Note that Dr. Craig has chosen an example of near universal agreement. How is it that Dr. Craig knows that the Nazis were objectively wrong? Isn’t it because everyone (except Nazis) agrees with him? This merely endorses his opinion that the consensus view is objectively true. But he’s just said that what we believe (individually, collectively, or universally) is irrelevant to the actual truth of the matter. Why rely on the consensus view to support your claim of objectivity? Is it just his intuition?
Suppose Dr. Craig’s scenario actually happened and everyone was brainwashed. Assuming a good brainwashing leaves no trace of your former beliefs and no memory of being changed, what position would Dr. Craig hold in this post-brainwashed world? Would he not point to what everyone (now) knows as evidence for the Nazis being objectively right? What makes the consensus view objectively right before we’re all brainwashed, but objectively wrong after we’re all brainwashed? According to Dr. Craig’s definition, where our beliefs are irrelevant, isn’t it entirely possible that our near universal beliefs were entirely wrong beforehand and the act of brainwashing simply put us onto the objective truth? Does Dr. Craig think his intuition remains unchanged after being brainwashed?

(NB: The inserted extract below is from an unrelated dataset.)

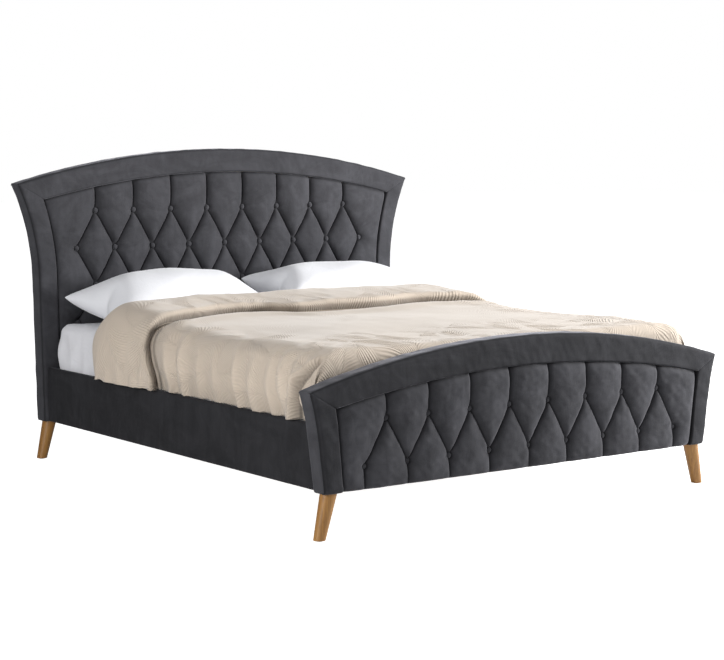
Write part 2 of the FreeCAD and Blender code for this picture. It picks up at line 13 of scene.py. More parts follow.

If Dr. Craig believes his own argument (values and duties independent from what anyone believes do exist) then why doesn’t he provide an example? He’s had opportunities to do so, yet he never appeals to his own argument.
For example, when asked about the Canaanite genocide that God ordered, Dr. Craig could simply reply that that was the objectively right thing to do even though we all believe it was wrong. But he doesn’t. Instead, he abandons all objective morality and cites many other, subjective moral theories (ones he supposedly rejects). These include cultural differences (“our moral sensibilities in the West”), upbringing (“shaped by our Judeo-Christian heritage, which has taught us…”), and consequentialism (“the death of these children was actually their salvation”). All of these reasons indicate someone who believes in the subjective nature of moral values rooted in what we all collectively believe about them.
The same is true when confronted with the problem of evil. Dr. Craig could say that we may perceive evil in this world, but we’re all wrong and it’s all objectively good. But he doesn’t. Instead he jumps right back on the subjectivist bandwagon and becomes a consequentialist when he says:
What I am simply saying is that God’s aims in this life, in this world, are for a maximum number of people to come to know God and His salvation as fully as possible. And it is possible that that would not be achieved in a world that did not involve as much suffering and evil as this world does. Far from being counter-intuitive, I find that very plausible. In fact, I have recently done a study, using a missions handbook, of nations of the world in which there has been intense suffering, and what I found over and over again is that it is in precisely those nations that evangelical Christianity is experiencing its most rapid and sustained growth.
So, in his mind, it’s not that what we perceive as evil is actually an objective good. We’re right again and it’s really evil, but it’s just a means to a greater good.
It is not self-evident that values and duties independent from what anyone believes do exist. Dr. Craig never provides an example of such independent values and duties. No one has ever provided evidence of independent values and duties that differ from human belief. And Dr. Craig refuses to use his own argument when the opportunity arises. Therefore, I submit that Dr. Craig doesn’t believe in objective moral values, that is, values and duties independent from what anyone believes.
So here’s the challenge to any objective moralist who agrees with Craig’s definition: give me one example of an objective good that everyone believes is wrong, some basic act that we all believe is evil, but is independently (that is objectively) good despite what anybody believes.
But perhaps I’m being unfair. Suppose it’s the case that objective moral values happen to be exactly the same as the consensus view of mankind at this point in time. If that’s the case, then it’d be impossible to provide a counter-example because none would exist. It could be that every moral consensus now is objectively true. If so, then we have a new definition of objective moral values: Objective moral values are the consensus values of mankind at this point in time.
If objective moral values are always identical to our consensus beliefs then their independence is irrelevant. We are then perfectly capable of determining moral values by a consensus of belief and no outside source (God) is necessary.
When people complain about the lack of values,
They are usually complaining about the fact
that other people fail to value the things they value,
and they are presupposing that the things they value
are the things that are truly valuable.